Un bar ci vuole, perché anche quando non ci sei resta lì ad aspettarti. Un bar vuol dire non essere soli, dalle periferie ai paesi. E fa nulla se adesso quel bar sembra un aeroporto, con la segnaletica orizzontale e verticale. E non fa niente se sul tavolino manca ancora la Gazzetta da sfogliare, tanto non c’è sport da seguire e commentare. E non c’è nemmeno il tavolino in verità…
E ci possiamo accontentare anche del caffè nel bicchierino di carta. Possiamo pure sopportare la disposizione perentoria: “Non si può consumare al bancone, nemmeno se il bancone è esterno”. Ci vogliono cinque secondi per buttar giù il caffè ma va bene, andremo a consumarlo a pochi metri di distanza…
E fa nulla se non potrai più soffermarti col barista e dire “Domenico, voglio un caffè ma una cosa sfiziosa. Non so se una Vecchia Napoli o con la nocciola bla bla bla (altre chiacchiere, altre riflessioni) Sai che c’è? Fai tu, a piacere tuo. Sperimenta, vai di fantasia bla bla bla”. E parlare, parlare, risfogliare la Gazzetta. E rinunciare agli infiniti riti. Ognuno di noi ne ha almeno un paio. Quello di sbattere la bustina di zucchero sul bancone, quello di girarsi verso la tv per seguire un tg prima che il caffè venga servito, chiedere l’acqua prima, parlare o stare in religioso silenzio. Quello di appoggiare chiavi, telefono, bolletta, accendino, pacchetto di sigarette, fede nuziale, pacchetto di fazzolettini, occhiali da sole sul banco. O quello di restare rigido e composto senza stravaccarti o utilizzare il banco come il comodino della tua stramaledettissima camera da letto (sì, odio la categoria “poggio tutto sul bancone”).

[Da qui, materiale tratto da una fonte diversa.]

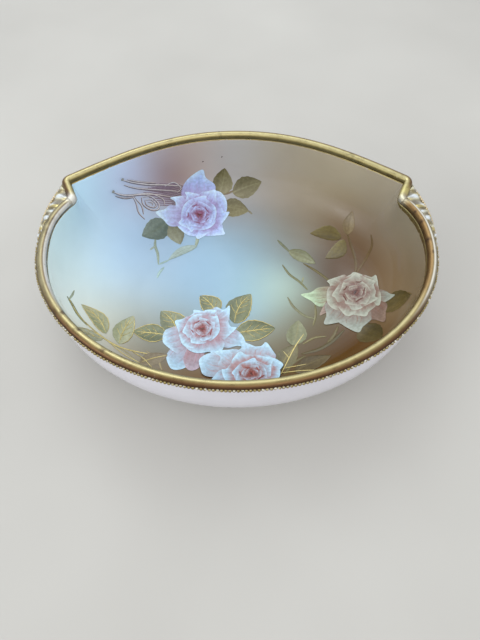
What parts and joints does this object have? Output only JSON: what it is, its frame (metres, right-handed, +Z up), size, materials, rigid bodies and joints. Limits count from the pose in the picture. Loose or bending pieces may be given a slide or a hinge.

Tutto questo non c’è ancora, ma i bar stanno lentamente riaprendo e io ho le prove. E non è solo il caffè a cambiare la prospettiva. E’ che tutto sembra diverso con un bar aperto. E’ il bar a darti il senso del ritorno alla normalità, anche se in molti casi il bar chiude al crepuscolo inaugurando le ore del coprifuoco autoimposto. E se questo ritorno sia o meno definitivo, beh si vedrà.
Intorno al bar che a Sant’Angelo dei Lombardi ha riaperto per l’asporto le distanze vengono rispettate e tutti hanno le mascherine. I giovanissimi camminano a gruppi ma gli assembramenti e le adunate vengono sciolti dall’autorità; autorità che da queste parti non manca e puntualmente arriva a ricordarti che no, non è ancora il ritorno alla normalità.
Un paese ci vuole, non fosse per il gusto di andarsene via e ritornare a casa con un mezzo sorriso un po’ forzato. Con la convinzione di aver fatto un passo in avanti verso la Fase 0, col rischio di aver fatto un passo indietro verso la Fase 1 (non si sa mai). Alle 19.30 le ore d’aria finiscono e tutti tornano sui divani che hanno accolto le genti per due mesi o nelle cucine che hanno visto ogni sorta di esperimento culinario.
La preoccupazione per presente e futuro esiste, altroché. Ma per molti era il bar l’ancora di salvezza, il porto sicuro in cui rifugiarsi dalla disoccupazione, dall’ansia e dai pensieri, dalla moglie, dal marito, dai figli o dai genitori. Un bar ci vuole, ci sta poco da fare.